I found these reviews most helpful:
- Take It From Us: General observations, specific comments, and other tidbits from our tests of eight pattern-drafting computer programs in the summer of 2002 by Judith Neukam and Jennifer Sauer.
- Pattern Drafting Software by Judy Heim.
- The Computer Lady reviews Dress Shop Pattern drafting software.
I read these (and other) reviews, and concluded that all this software assumes that it is easier to take a lot of measurements (more than 50 per person) than it is to convert the measurements to shapes on paper. In my experience, taking good measurements is more difficult than geometry, and CAD users report they still have to make fitting muslins and change the patterns their software produces. For my purposes, spending $100 to $600 on such software is not reasonable (although I still have an itch to play with these programs someday, to see how they function).
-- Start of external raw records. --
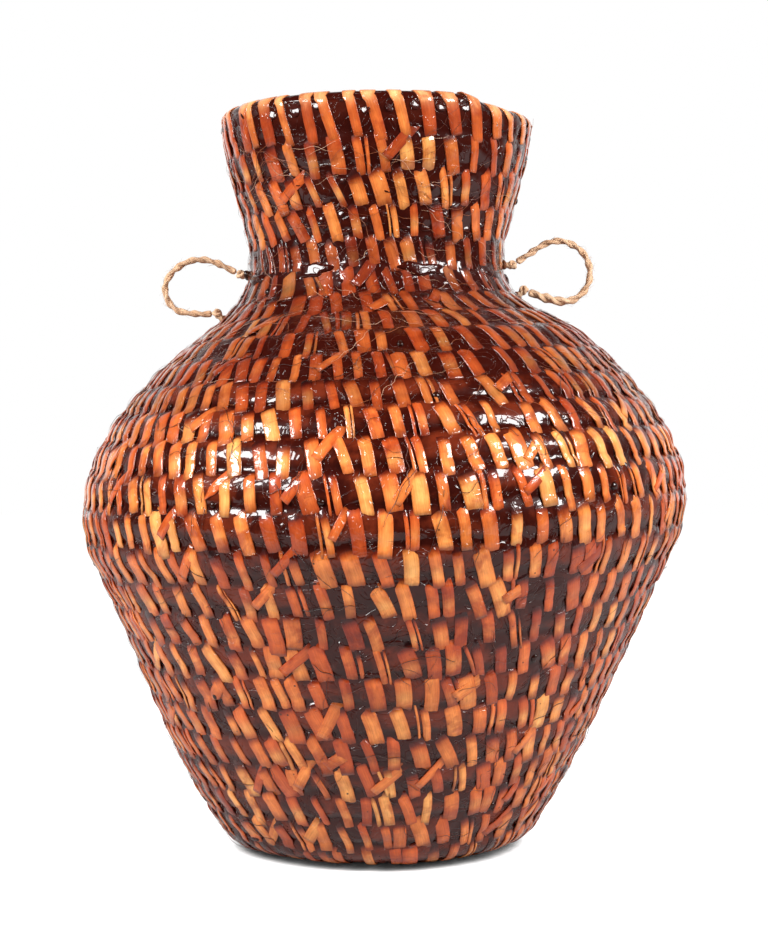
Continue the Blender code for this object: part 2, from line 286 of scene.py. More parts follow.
def bezier(start, start_slope, end, end_slope, start_pull, end_pull):
    start, end = np.array(start), np.array(end)
    chord = np.linalg.norm(end - start)
    leave = start + chord * start_pull * np.array((math.cos(start_slope), math.sin(start_slope)))
    arrive = end - chord * end_pull * np.array((math.cos(end_slope), math.sin(end_slope)))
    t = np.linspace(0.0, 1.0, CURVE_STEPS)[:, None]
    return (1 - t) ** 3 * start + 3 * (1 - t) ** 2 * t * leave + 3 * (1 - t) * t**2 * arrive + t**3 * end


def settled(radius, height, angle):
    side = math.cos(angle)
    return radius + SETTLE_SHIFT * side, height + math.tan(SETTLE_TILT) * radius * side


def outer_wall(angle):
    shoulder_height = BELLY_HEIGHT + SHOULDER_RISE
    neck_height = shoulder_height + NECK_RISE
    flank = settled(BELLY_RADIUS - FLANK_INSET, BELLY_HEIGHT - FLANK_DROP, angle)
    belly = settled(BELLY_RADIUS, BELLY_HEIGHT, angle)
    shoulder = settled(BELLY_RADIUS - SHOULDER_INSET, shoulder_height, angle)
    neck = (NECK_RADIUS, neck_height)
    stations = ((FOOT_RADIUS, 0.0), flank, belly, shoulder, neck, (RIM_RADIUS, neck_height + RIM_RISE))
    slopes = (FOOT_SLOPE, FLANK_SLOPE, UPRIGHT, SHOULDER_SLOPE, UPRIGHT, UPRIGHT)
    runs = []
    for k, (start_pull, end_pull) in enumerate(PULLS):
        run = bezier(stations[k], slopes[k], stations[k + 1], slopes[k + 1], start_pull, end_pull)
        runs.append(run[min(k, 1):])
    return np.vstack(runs)


def unit(vectors):
    return vectors / np.linalg.norm(vectors, axis=-1, keepdims=True)


def lengths_along(path):
    """Lengths from the start of a path, or of each path in an array of them."""
    steps = np.linalg.norm(np.diff(path, axis=-2), axis=-1)
    return np.concatenate((np.zeros((*steps.shape[:-1], 1)), np.cumsum(steps, axis=-1)), axis=-1)


def evenly_spaced(path, step):
    lengths = lengths_along(path)
    wanted = np.linspace(0.0, lengths[-1], int(round(lengths[-1] / step)) + 1)
    return np.column_stack([np.interp(wanted, lengths, path[:, k]) for k in range(path.shape[1])])


def centre_path(angle):
    outline = outer_wall(angle)
    along = unit(np.gradient(outline, axis=0))
    middle = outline + HALF_COIL * np.column_stack((-along[:, 1], along[:, 0]))
    along = unit(np.gradient(middle, axis=0))
    slope = along[:, 1] / np.maximum(along[:, 0], LEAST_RUN)
    above = middle[:, 1] - HALF_COIL - HEEL_REACH * slope
    first = int(np.argmax(above > 0.0))
    reach = middle[first, 0]
    flat = np.arange(0.0, reach, PATH_STEP)
    heel = HALF_COIL + HEEL_REACH * slope[first] * np.exp((flat - reach) / HEEL_REACH)
    return evenly_spaced(np.vstack((np.column_stack((flat, heel)), middle[first:])), PATH_STEP)


def row_numbers(path, pitch):
    lengths = lengths_along(path)
    ahead = np.minimum(lengths + pitch / 2, lengths[-1])
    behind = np.maximum(lengths - pitch / 2, 0.0)
    across = [np.interp(ahead, lengths, path[:, k]) - np.interp(behind, lengths, path[:, k]) for k in (0, 1)]
    straightness = np.hypot(*across) / (ahead - behind)
    gained = np.diff(lengths) * (straightness[1:] + straightness[:-1]) / 2
    rows = np.concatenate(([0.0], np.cumsum(gained))) / pitch
    return rows - np.interp(CORE_RADIUS, path[:, 0], rows)


def solve_pitch():
    path = centre_path(UPRIGHT)
    pitch = lengths_along(path)[-1] / LAST_ROW
    for _ in range(PITCH_ROUNDS):
        pitch *= row_numbers(path, pitch)[-1] / LAST_ROW
    return pitch


PITCH = solve_pitch()
TABLE_ANGLES = 37
TABLE_ROW_STEP = 0.02
ROW_GRID = np.arange(-0.75, LAST_ROW + 1e-9, TABLE_ROW_STEP)
SMOOTH_STEPS = 9
ROUGH_ENDS = 5


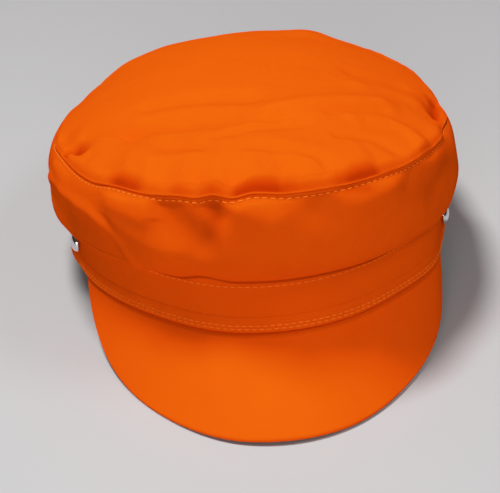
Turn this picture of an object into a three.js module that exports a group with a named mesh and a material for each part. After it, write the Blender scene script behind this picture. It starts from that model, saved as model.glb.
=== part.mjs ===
// A soft captain's cap of orange cotton twill: a full crown that puffs out over a stitched band, a
// bound lower edge, a steep cloth-covered peak and a domed chrome button at each end of the peak.
// It lies as it would by itself, leaning back on the peak's edge and the back of the rim.
import * as THREE from 'three';
import { mergeVertices } from 'three/addons/utils/BufferGeometryUtils.js';

// Driving sizes, in millimetres. Shapes are worked out in the wearer's frame: x across, y from the
// peak to the back, z up from the band's lower edge. Angles go round from the front, in degrees.
const gap = 0.3;
const clothWall = 1.6;
const stepsRound = 72;
const band = { halfWidth: 87.5, halfLength: 99.5, narrowing: 0.083, height: 32, wall: 1.8 };
const binding = { height: 7.5, wall: 0.9, corner: 0.6 };
const seam = { halfWidth: 89.5, front: 113, back: 104.5, narrowing: 0.05, zSide: 56, zFront: 68, zBack: 63 };
const puff = { halfWidth: 94.2, front: 113.5, back: 106.5, narrowing: 0.06, z: 41, frontRise: 4 };
const dome = { height: 87, fullness: 2.3, rings: 11, rimOverhang: 1.0 };
const lip = { out: 2.8, tuck: 1.5, innerReach: 1.2 };
const peak = { length: 45.6, slope: 49.5, slopeEase: 2.9, halfAngle: 73.5, roundness: 3.1,
  leftRoundness: 4.2, converge: 0.05, wall: 2.6, flange: 6, horn: 1.5, steps: 44 };
const button = { radius: 4.3, rise: 2.6, edge: 0.7, post: 1.8, postLength: 0.5, angle: 80, z: 12.2, sides: 16 };
const floorPress = 0.8;

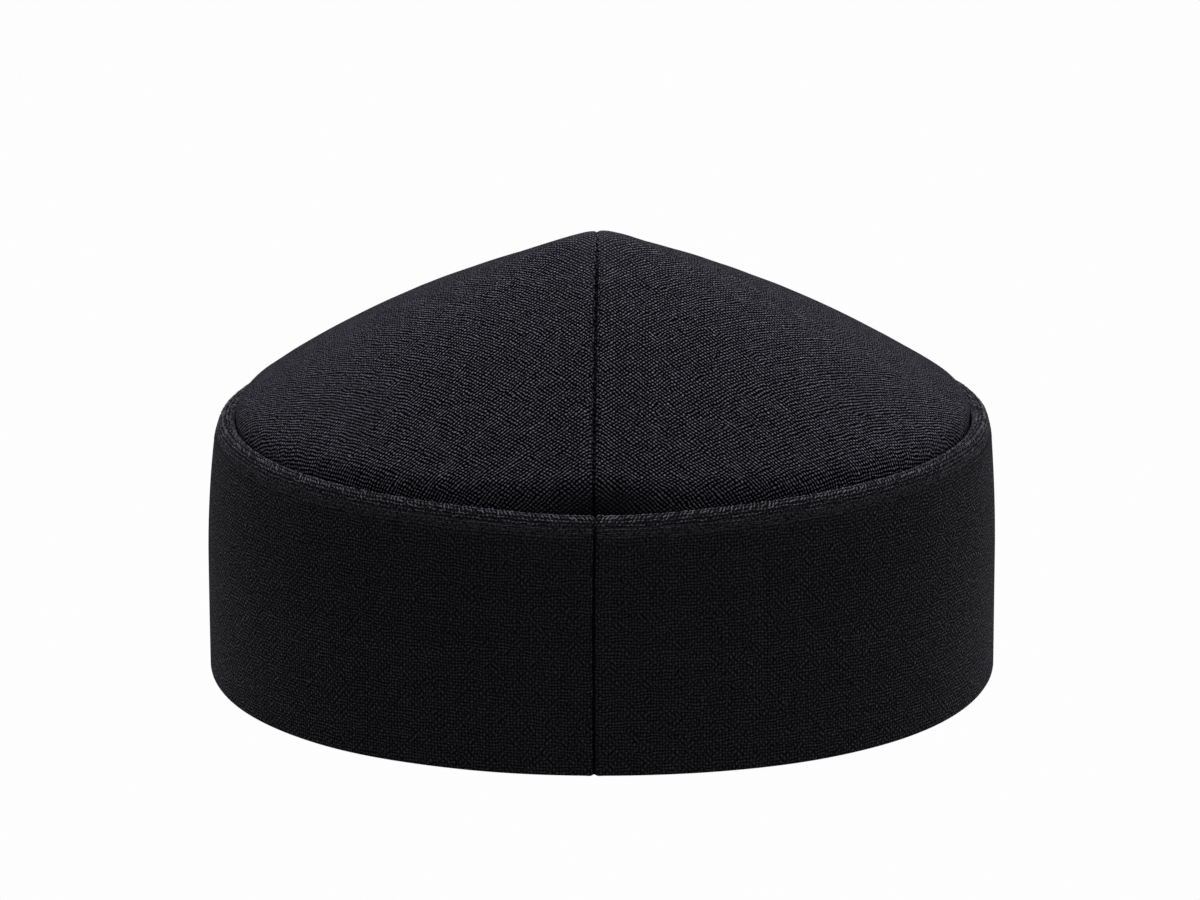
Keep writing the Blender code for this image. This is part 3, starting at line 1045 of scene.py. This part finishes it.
def buildFloor():
    half = studio["floorSize"] / 2
    floor = newPiece("floor", [(-half, -half, 0), (half, -half, 0), (half, half, 0), (-half, half, 0)],
                     [(0, 1, 2, 3)])
    material = bpy.data.materials.new("paleFloor")
    material.use_nodes = True
    tree = material.node_tree
    tree.nodes.clear()
    sheet = NodeSheet(tree)
    glow = sheet.add("ShaderNodeEmission")
    sheet.feed(glow.inputs["Strength"], shownWhite(tree, studio["floorWhite"], studio["floorBounce"]))
    clear = sheet.add("ShaderNodeBsdfTransparent")
    below = sheet.add("ShaderNodeNewGeometry")
    mix = sheet.add("ShaderNodeMixShader")
    sheet.feed(mix.inputs[0], below.outputs["Backfacing"])   # open from below
    tree.links.new(glow.outputs[0], mix.inputs[1])
    tree.links.new(clear.outputs[0], mix.inputs[2])
    output = sheet.add("ShaderNodeOutputMaterial")
    tree.links.new(mix.outputs[0], output.inputs["Surface"])
    floor.data.materials.append(material)
    return floor


def softLight(name, size, power, place, target):
    light = bpy.data.lights.new(name, "AREA")
    light.shape = "DISK"
    light.size = size
    light.energy = power
    lamp = bpy.data.objects.new(name, light)
    lamp.location = place
    lamp.rotation_euler = (Vector(target) - Vector(place)).to_track_quat("-Z", "Y").to_euler()
    bpy.context.scene.collection.objects.link(lamp)
    return lamp


def buildStudio():
    scene = bpy.context.scene
    scene.view_settings.view_transform = "Standard"
    scene.view_settings.look = "None"
    world = bpy.data.worlds.new("studio")
    world.use_nodes = True
    scene.world = world
    backdrop = world.node_tree.nodes["Background"]
    backdrop.inputs["Color"].default_value = (1, 1, 1, 1)
    strength = shownWhite(world.node_tree, 1.0, studio["surround"])
    world.node_tree.links.new(strength, backdrop.inputs["Strength"])
    buildFloor()
    for lamp in studio["lamps"]:
        softLight(*lamp)


# Camera, as the photograph was taken: a long lens, low, a touch to the right

view = {
    "lens": 186.0,              # mm on a 36 mm sensor
    "distance": 1.500,
    "elevation": 15.65,         # degrees
    "azimuth": 0.57,
    "target": (0.0, 0.0, 0.031),
    "pitch": 0.779,             # aims this much above the target
    "yaw": 0.014,               # and this much to its left
    "roll": -0.113,
}


def buildCamera():
    lens = bpy.data.cameras.new("camera")
    lens.lens = view["lens"]
    lens.sensor_width = 36.0
    lens.clip_start, lens.clip_end = 0.05, 60.0
    camera = bpy.data.objects.new("camera", lens)
    bpy.context.scene.collection.objects.link(camera)
    rise, turn = math.radians(view["elevation"]), math.radians(view["azimuth"])
    back = Vector((math.sin(turn) * math.cos(rise), -math.cos(turn) * math.cos(rise), math.sin(rise)))
    camera.location = Vector(view["target"]) + back * view["distance"]
    aim = (-back).to_track_quat("-Z", "Y").to_matrix().to_4x4()
    aim = aim @ Matrix.Rotation(math.radians(view["yaw"]), 4, "Y")
    aim = aim @ Matrix.Rotation(math.radians(view["pitch"]), 4, "X")
    aim = aim @ Matrix.Rotation(math.radians(view["roll"]), 4, "Z")
    camera.rotation_euler = aim.to_euler()
    bpy.context.scene.camera = camera


buildStudio()
buildCamera()
print("studio and camera ready")
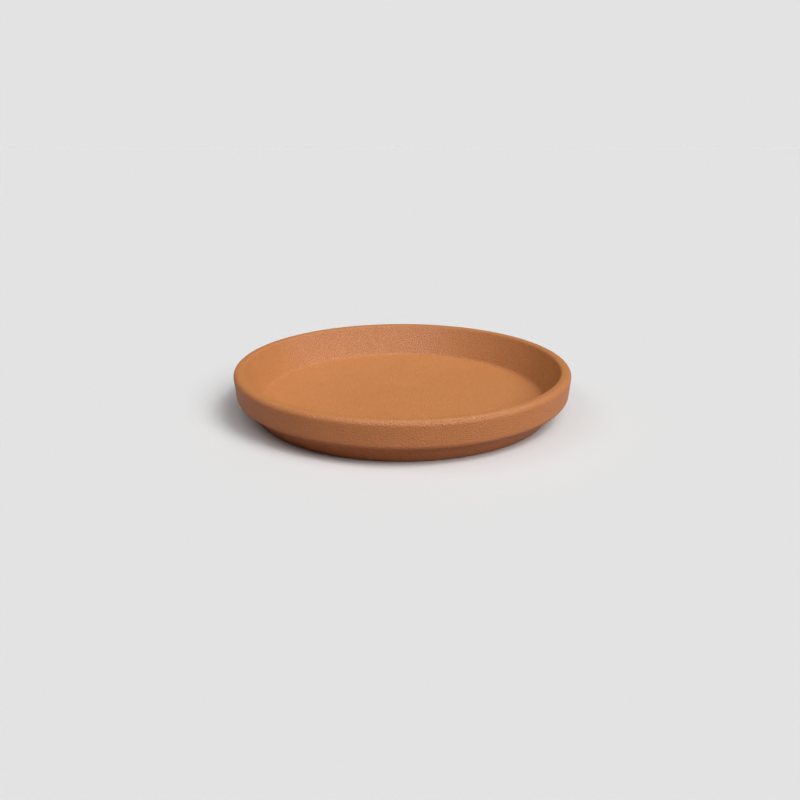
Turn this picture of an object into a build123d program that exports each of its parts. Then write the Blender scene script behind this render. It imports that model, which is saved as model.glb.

Besides, the fun part is drawing the shapes. Why let the computer do it?
3 comments:
a test comment.
I found this in a search. Did you ever experiment with any pattern making software?
I really want to make a few patterns I used years ago when my daughter did pageants, and I just don't know where to begin.
Thanks,
Shirley
clarkclay@bellsouth.net
I never did try the pattern-making software. It was too expensive, and I didn't have a Windows OS to run it at the time. I eventually bought a used pattern-making textbook, and found it quite helpful.